On April 21, 2015, Microsoft released MS15-033. In this patch release was a fix for a memory corruption error present in the SmartTag parsing library of MS Office 2007/2010/2013. This vulnerability was assigned CVE-2015-1641.
I won't rehash the technicalities here, as others have already done a thorough job documenting the specifics (see here and here). The important part for the purpose of this discussion is the makeup of the exploit document itself, and perhaps moreso that of the encoded binary data used to hide the intended malware payload.
Note: if you want to follow along here is a sample (hash: aafc9a94b1676172dfc55ae5660b5263888c603821b73b6d2540a7578b67c431)which exhibits the described behaviour.
I examined dozens of documents which exploit this vulnerability and they appear to have consistent structures, suggesting that either they are being built with a kit or builder of some sort or that they are all being constructed via modification of an initial in-the-wild example or proof of concept.
The documents are RTF format containing 4 objects: a reference to an OLE control (otkloadr.dll - see here for why) and 3 Microsoft Word document objects. As well, there is a large binary data chunk appended to the end of the file, after the valid RTF structure ends.

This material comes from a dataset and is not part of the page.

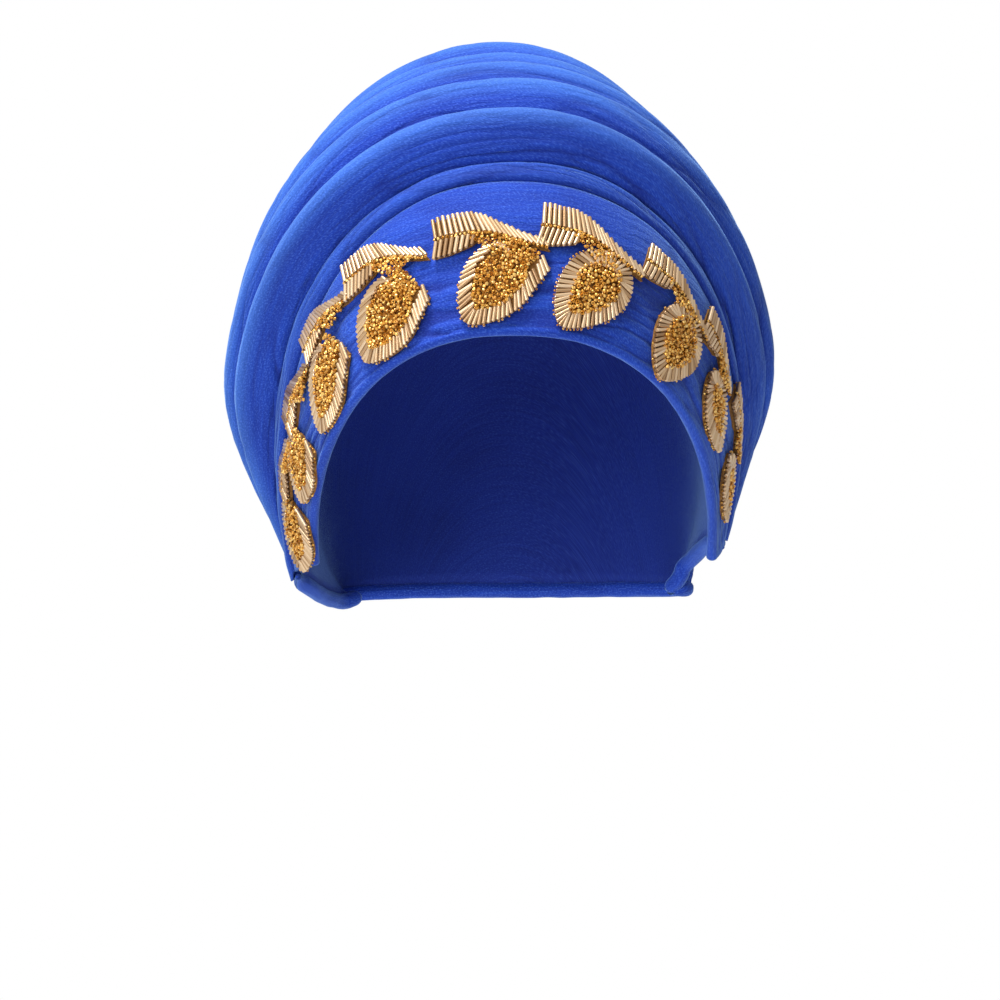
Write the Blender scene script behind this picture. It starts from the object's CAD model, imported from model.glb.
"""A tied head tie in crinkled royal-blue cloth, with a garland of beaded leaves on its front band.

Metres, +Z up. The face looks along -Y, and the origin is the centre of the head opening at brow level.
A place on the cap is given by two shares: across, from 0 at the edge over the forehead to 1 at the
nape, and along, from -1 at the foot on the left of a front view, over the top, to 1 on the right.
"""

import math

import bmesh
import bpy
import numpy as np
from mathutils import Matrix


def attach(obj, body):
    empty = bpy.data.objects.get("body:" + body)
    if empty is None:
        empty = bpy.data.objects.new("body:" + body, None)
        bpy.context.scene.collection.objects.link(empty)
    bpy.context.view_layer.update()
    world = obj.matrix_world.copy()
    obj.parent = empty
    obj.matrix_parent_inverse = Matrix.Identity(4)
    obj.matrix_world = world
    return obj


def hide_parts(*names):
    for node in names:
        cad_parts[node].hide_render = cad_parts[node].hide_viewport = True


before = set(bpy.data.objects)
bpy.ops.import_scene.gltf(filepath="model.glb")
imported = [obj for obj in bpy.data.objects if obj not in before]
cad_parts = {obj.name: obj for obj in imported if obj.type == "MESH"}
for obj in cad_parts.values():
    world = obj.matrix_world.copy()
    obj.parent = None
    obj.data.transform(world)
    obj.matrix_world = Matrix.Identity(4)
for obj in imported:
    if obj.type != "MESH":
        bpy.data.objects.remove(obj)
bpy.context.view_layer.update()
bpy.ops.object.select_all(action="DESELECT")

MM = 0.001

# Head opening and cap
HALF_BREADTH = 149 * MM / 2
HALF_LENGTH = 188 * MM / 2
CAP_HEIGHT = 142 * MM
HEM_DROP = 50 * MM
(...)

One of the Word documents is responsible for triggering the vulnerability, and another contains a large binary component which is used in a heap spray. This binary data contains a rop-chain and a first stage shellcode. The first stage shellcode locates and executes the second stage shellcode from the large binary chunk, and this second stage is responsible for decrypting itself.
|Second stage shellcode, pre-decryption|
|Second stage shellcode, decrypted, showing ROR7 hash based API lookups|
(resolution of hashes to API calls using FLARE team ShellCode Hashes ida-python plugin)
Once decrypted, this shellcode is responsible for some key actions:
- Locate, decrypt, and execute the malware binary payload.
- Patch some key bytes in the registry to mask the MS Word crash (pursuant to the exploit)
- Locate, decrypt and display the decoy document.
The malware payload and decoy document are both contained inside the large binary segment appended to the end of the RTF file. The steps for locating and decrypting both the malware and the decoy are also found inside this second stage shellcode:
|Second stage shellcode, locating and decrypting malware payload|
Finally, using similar techniques, the shellcode extracts everything between the 0xBB markers and a run of 0xBC bytes. This block of data is the encrypted decoy document, and it is similarly decrypted using an XOR operation against each Dword - this time using 0xBAADF00D as the xor key.
In summary then we can see that the overall high level structure of this binary data segment is:
Stage2_SC | 0xBA's | (enc) Payload | 0xBB's| (enc) Decoy | 0xBC's
In summary, an important fact to note here is that while the CVE-2015-1641 vulnerability itself is new, there have been (and likely will continue to be) numerous vulnerabilities in MS Office handling of documents (in particular RTF files). During the analysis of samples for this post, it became apparent that the second stage shellcode found in the examined CVE-2015-1641 exploit documents has being reused frequently, and simply shoe-horned into the RTF exploit du jour.
Numerous samples for CVE-2014-1761 and CVE-2012-0158 for example are using the same format of Stage2_SC + Marker + MalwarePayload + Marker + Decoy + Marker in their malicious document payloads. As such, the script referenced above is going to work perfectly well against other RTF based exploit documents which happen to utilize this same binary data segment format.